Exercise: Find the word "scene" in the listing; pull out each line holding it.

-------- Excerpted data

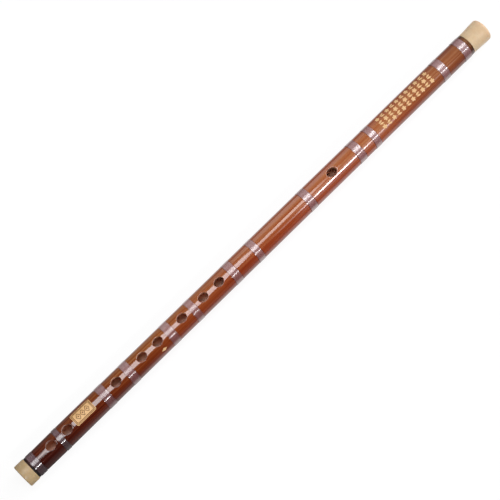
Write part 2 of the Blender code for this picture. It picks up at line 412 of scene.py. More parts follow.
def add_hole(shape, plan, outer_rings, bore_rings):
    """Wall, rounded rim and patches of one hole."""
    side = plan["side"]
    patch = patch_size(plan)
    middle = 0 if side > 0 else SEGMENTS // 2
    outer_edge = boundary(outer_rings, plan["outer_ring"], *patch["outer"], middle, side)
    bore_edge = boundary(bore_rings, plan["bore_ring"], *patch["bore"], middle, side)
    count = len(outer_edge)

    def outer_height(x, y):
        return AXIS_Z + side * (math.sqrt(natural_radius(x) ** 2 - y ** 2) - worn_depth(plan, x, y))

    def bore_height(x, y):
        return AXIS_Z + side * math.sqrt(BORE_RADIUS ** 2 - y ** 2)

    def rim_loop(angle):
        """Loop at an angle down the rim's arc."""
        inward = RIM_SPREAD - math.sin(angle)
        grow_across = [radius * inward for radius in RIM_RADII_ACROSS]
        places = oval(plan, plan["rim_radius"] * inward, grow_across, count)
        outline = []
        for step, (x, y) in enumerate(places):
            share = math.sin(2 * math.pi * step / count) ** 2
            across = RIM_RADII_ACROSS[0 if y > 0 else 1]
            radius = plan["rim_radius"] * (1 - share) + across * share
            outline.append((x, y, outer_height(x, y) - side * radius * (1 - math.cos(angle))))
        return shape.loop(outline)

    loops = [rim_loop(math.radians(RIM_ARC * step / RIM_STEPS)) for step in range(RIM_STEPS + 1)]
    add_patch(shape, loops[0], outer_edge, PATCH_RINGS, outer_height)
    wall = oval(plan, 0.0, (0.0, 0.0), count)
    bore_wall = shape.loop([(x, y, bore_height(x, y) + side * BORE_EDGE) for x, y in wall])
    rim = oval(plan, BORE_EDGE, (BORE_EDGE, BORE_EDGE), count)
    bore_rim = shape.loop([(x, y, bore_height(x, y)) for x, y in rim])
    middle_wall = shape.loop([tuple((a + b) / 2 for a, b in zip(shape.points[low], shape.points[high]))
                              for low, high in zip(loops[-1], bore_wall)])
    loops += [middle_wall, bore_wall, bore_rim]
    for high, low in zip(loops, loops[1:]):
        shape.strip(high, low)
    add_patch(shape, bore_rim, bore_edge, BORE_PATCH_RINGS, bore_height)


def make_body():
    """Closed tube of bamboo: turned grooves, tenons, bore and drilled holes with rounded rims."""
    plans = hole_plans()
    shape = Shape()
    outer = outer_stations(plans)
    bore = bore_stations(plans)
    outer_rings = [ring_at(shape, x, radius) for x, radius in outer]
    bore_rings = [ring_at(shape, x, radius) for x, radius in bore]
    for stations, rings, surface in ((outer, outer_rings, "outer"), (bore, bore_rings, "bore")):
        taken = patch_cells(plans, stations, surface)
        for ring in range(len(rings) - 1):
            for cell in range(SEGMENTS):
                if (ring, cell) not in taken:
                    after = (cell + 1) % SEGMENTS
                    shape.faces.append((rings[ring][cell], rings[ring][after],
                                        rings[ring + 1][after], rings[ring + 1][cell]))
    shape.strip(outer_rings[0], bore_rings[0])
    shape.strip(outer_rings[-1], bore_rings[-1])
    for plan in plans:
        add_hole(shape, plan, outer_rings, bore_rings)
    drop_unused(shape)
    make_piece("bamboo_tube", shape, bamboo_finish(), node="bamboo_body")


def drop_unused(shape):
    """Removes the grid points that lie inside the patches."""
    used = sorted({corner for face in shape.faces for corner in face})
    place = {corner: index for index, corner in enumerate(used)}
    shape.points = [shape.points[corner] for corner in used]
    shape.faces = [tuple(place[corner] for corner in face) for face in shape.faces]


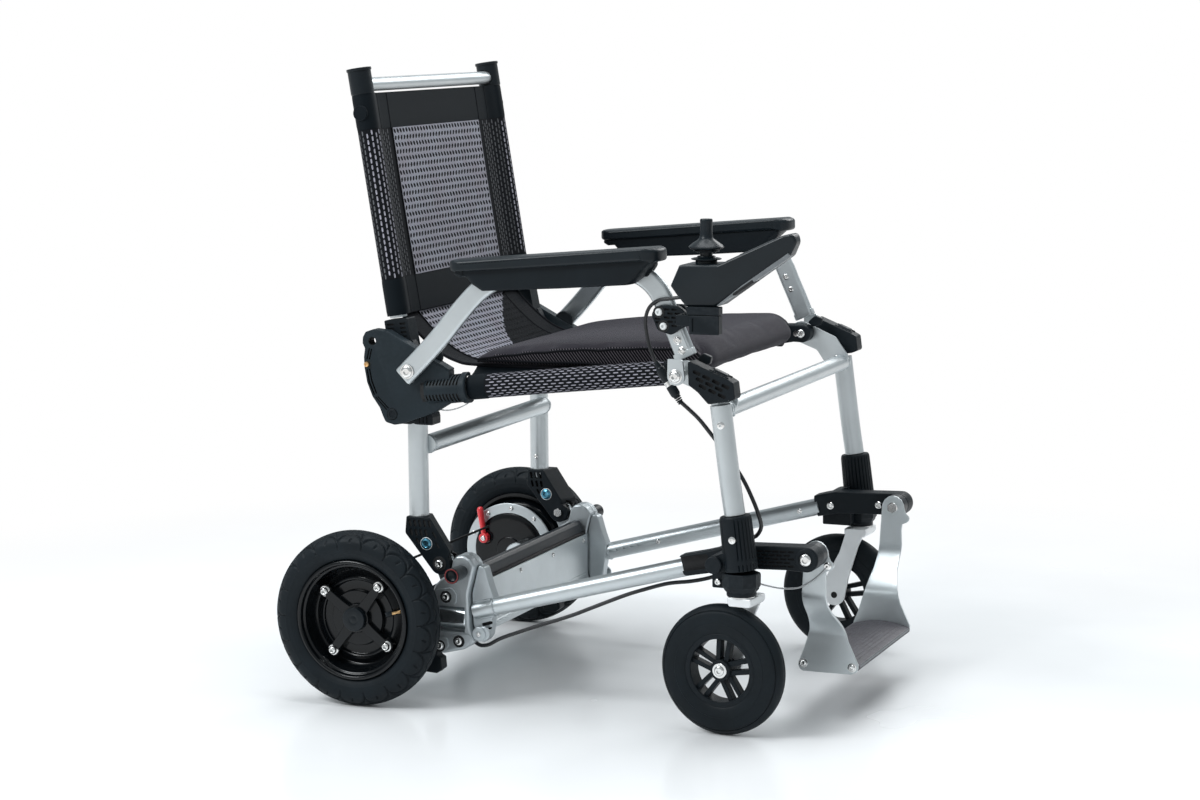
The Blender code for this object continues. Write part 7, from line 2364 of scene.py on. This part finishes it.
for i in range(13):
    x = 0.6215 + i * 0.0058
    pts = [Vector((x, -0.1240 + 0.2480 * q / 30, arch(x) + 0.00005)) for q in range(31)]
    tread.append(thread([(p, 0.0003) for p in pts], 8))
piece("foot_grip_lines", join(tread), STEP, "footrest", angle=60)
nose = thread([(Vector((0.6985, -0.1290 + 0.2580 * q / 30, 0.0742)), 0.0026) for q in range(31)], 16)
piece("foot_nose", nose, GREY, "footrest", angle=60)

# ---------------------------------------------------------------------- cables
CONN_0, CONN_1 = Vector((0.4512, 0.2690, 0.5108)), Vector((0.4857, 0.2675, 0.4573))
ROUTE_A = [(0.4985, 0.2820, 0.6055), (0.4870, 0.2815, 0.6040), (0.4720, 0.2795, 0.6015),
           (0.4560, 0.2765, 0.5985), (0.4420, 0.2735, 0.5880), (0.4350, 0.2700, 0.5700),
           (0.4370, 0.2688, 0.5484), (0.4410, 0.2690, 0.5320), (0.4462, 0.2690, 0.5195)]
ROUTE_B = [(0.4985, 0.2650, 0.4472), (0.5112, 0.2625, 0.4346), (0.5288, 0.2595, 0.4125),
           (0.5488, 0.2570, 0.3875), (0.5723, 0.2585, 0.3548), (0.5880, 0.2620, 0.3270),
           (0.5960, 0.2630, 0.3080), (0.5985, 0.2590, 0.2910), (0.5900, 0.2520, 0.2775),
           (0.5780, 0.2410, 0.2715), (0.5710, 0.2270, 0.2705), (0.5650, 0.2105, 0.2680),
           (0.5605, 0.2055, 0.2570), (0.5490, 0.2045, 0.2300), (0.5300, 0.2050, 0.2145),
           (0.5080, 0.2055, 0.2045), (0.4800, 0.2085, 0.1975), (0.4453, 0.2130, 0.1925),
           (0.4130, 0.2180, 0.1830), (0.3818, 0.2215, 0.1720), (0.3338, 0.2230, 0.1515),
           (0.3000, 0.2230, 0.1370), (0.2507, 0.2230, 0.1190), (0.2150, 0.2225, 0.1055),
           (0.1896, 0.2220, 0.0950), (0.1720, 0.2200, 0.0850), (0.1600, 0.2170, 0.0815),
           (0.1520, 0.2140, 0.0820), (0.1440, 0.2120, 0.0860), (0.1370, 0.2120, 0.0920)]
ROUTE_L = [(0.5765, 0.2345, 0.2110), (0.5840, 0.2280, 0.2055), (0.6023, 0.2170, 0.1992),
           (0.6190, 0.2100, 0.1968), (0.6358, 0.2040, 0.1985), (0.6526, 0.2010, 0.2080),
           (0.6660, 0.1990, 0.2200), (0.6732, 0.1985, 0.2286)]
d = (CONN_1 - CONN_0).normalized()
upper = thread([(p, 0.0025) for p in smooth_path(ROUTE_A + [tuple(CONN_0 + d * 0.0010)], 0.004)], 20)
lower = thread([(p, 0.0028) for p in smooth_path([tuple(CONN_0 + d * 0.0600)] + ROUTE_B, 0.005)], 20)
piece("cable_upper", mirror(upper, -1), WIRE, "armrest_R", angle=60)
run_ = piece("cable_lower", mirror(lower, -1), WIRE, None, ["controller_cable"], angle=60,
             weighted=False)
# the lower cable follows the front leg down to its foot, and the base from there
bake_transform(run_)
relief0 = turned(CONN_0 - d * 0.0030, CONN_1, [(0.0028, 0.0), (0.0040, 0.0030), (0.0046, 0.0090), (0.0058, 0.0104), (0.0062, 0.0120),
                                   (0.0062, 0.0136), (0.0068, 0.0140), (0.0068, 0.0300), (0.0064, 0.0312)], 40)
for v in relief0.verts:
    t = (v.co - CONN_0).dot(d)
    if 0.0120 < t < 0.0262:
        o = v.co - CONN_0 - d * t
        a_, b_ = frame_for(d)
        th = math.atan2(o.dot(b_), o.dot(a_))
        v.co = CONN_0 + d * t + o * (1 - 0.06 * max(0.0, math.cos(8 * th)) ** 2)
piece("plug_upper", mirror(relief0, -1), SMOOTH, "armrest_R")
nut = turned(CONN_0 + d * 0.0280, CONN_1, [(0.0056, 0.0), (0.0064, 0.0008), (0.0064, 0.0026), (0.0056, 0.0032), (0.0056, 0.0044),
                                 (0.0063, 0.0050), (0.0063, 0.0076), (0.0056, 0.0084)], 40)
piece("plug_collar", mirror(nut, -1), STEEL, "armrest_R")
body = turned(CONN_0 + d * 0.0356, CONN_1, [(0.0060, 0.0), (0.0068, 0.0008), (0.0068, 0.0130), (0.0062, 0.0142), (0.0062, 0.0152),
                                  (0.0050, 0.0166), (0.0044, 0.0174)], 40)
segs = [turned(CONN_0 + d * (0.0528 + 0.0030 * i), CONN_1, [(0.0034, 0.0), (0.0050 - 0.00035 * i, 0.0004),
                                                  (0.0050 - 0.00035 * i, 0.0019), (0.0034, 0.0024)], 32)
        for i in range(4)]
piece("plug_lower", mirror(join([body] + segs), -1), SMOOTH, "armrest_R")
cord = thread([(p, 0.0012) for p in smooth_path(ROUTE_L, 0.004)], 14)
line_ = piece("lanyard_cord", mirror(cord, -1), STRAND, None, ["footrest_lanyard"], angle=60,
              weighted=False)
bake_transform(line_)
clip_ = cyl((0.5760, 0.2330, 0.2112), (0.5768, 0.2372, 0.2112), 0.0036, seg=28, edge=0.0004)
piece("lanyard_clip", mirror(clip_, -1), STEEL, "base")
lug = [spin_u((0.6735, 0.2292), [(0.0014, 0.1976), (0.0036, 0.1976), (0.0036, 0.1994), (0.0014, 0.1994)], 32, closed=True)]
piece("lanyard_ring", mirror(join(lug), -1), STEEL, "footrest")
# the steel release wire under the seat, held at both ends by the hinge plates
REL = [(0.0960, 0.2330, 0.4290), (0.1060, 0.2330, 0.4262), (0.1180, 0.2320, 0.4258), (0.1340, 0.2300, 0.4300),
       (0.1500, 0.2260, 0.4390), (0.1640, 0.2200, 0.4520), (0.1760, 0.2120, 0.4640)]
for s, k in SIDES:
    rel = thread([(p, 0.0009) for p in smooth_path(REL, 0.003)], 10)
    piece("release_wire_" + k, mirror(rel, s), STRAND, "seat", angle=60)

# Cloth pieces, looked up by name


def ob(name):
    return bpy.data.objects[name]


ob("back_cloth")
[ob(n) for n in ("back_panel_mesh", "back_band_R", "back_band_L", "back_seams")]
ob("back_top_band")
ob("back_low_band")
ob("seat_sling_cloth")
[ob(n) for n in ("sling_mesh", "sling_hems", "sling_wing_R", "sling_wing_L")]


lo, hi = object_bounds()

----------------

Answer to the problem:
Write part 2 of the Blender code for this picture. It picks up at line 412 of scene.py. More parts follow.
The Blender code for this object continues. Write part 7, from line 2364 of scene.py on. This part finishes it.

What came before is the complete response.